Oscar Handlin (1915–2011), one of the most influential historians of the twentieth century, reshaped the study of American history with a career spanning more than forty books. Best known for 'The Uprooted' (1951), his groundbreaking work on immigration, Handlin was equally a generalist whose insights reached nearly every corner of the American past.
The collection at hand, Handlin’s classic anthology 'This Was America', first published in 1949, gathers Europeans’ travel accounts and perspectives on America from the eighteenth to the twentieth century. Rather than presenting a single narrative, Handlin emphasizes variety: contrasting impressions of liberty and inequality, restlessness and rootedness, optimism and critique by people arriving from diverse European backgrounds.
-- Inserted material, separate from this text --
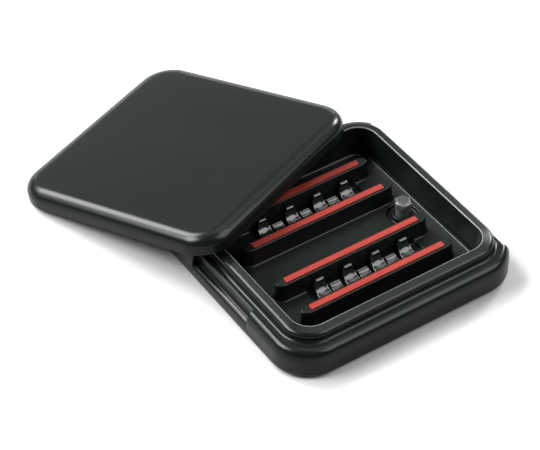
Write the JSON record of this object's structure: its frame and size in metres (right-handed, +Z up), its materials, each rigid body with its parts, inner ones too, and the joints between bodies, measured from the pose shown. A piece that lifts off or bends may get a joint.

His free translations and selective introductions guide readers subtly but leave interpretation open. Over time, these essays shift meaning depending on context—once read as a celebration of American life, they now invite more critical reflection. This new edition reimagines America not as a singular whole but as an “archipelago”: a collection of diverse experiences, perceptions, and contradictions. The metaphor underscores the interplay between unity and multiplicity in American identity.
Students, historians, anthropologists, and literary scholars alike will find in these essays a vivid, sometimes unsettling, mosaic of how America has been seen from abroad—raising as many questions as answers, and encouraging readers to reflect on the nation’s complexity anew.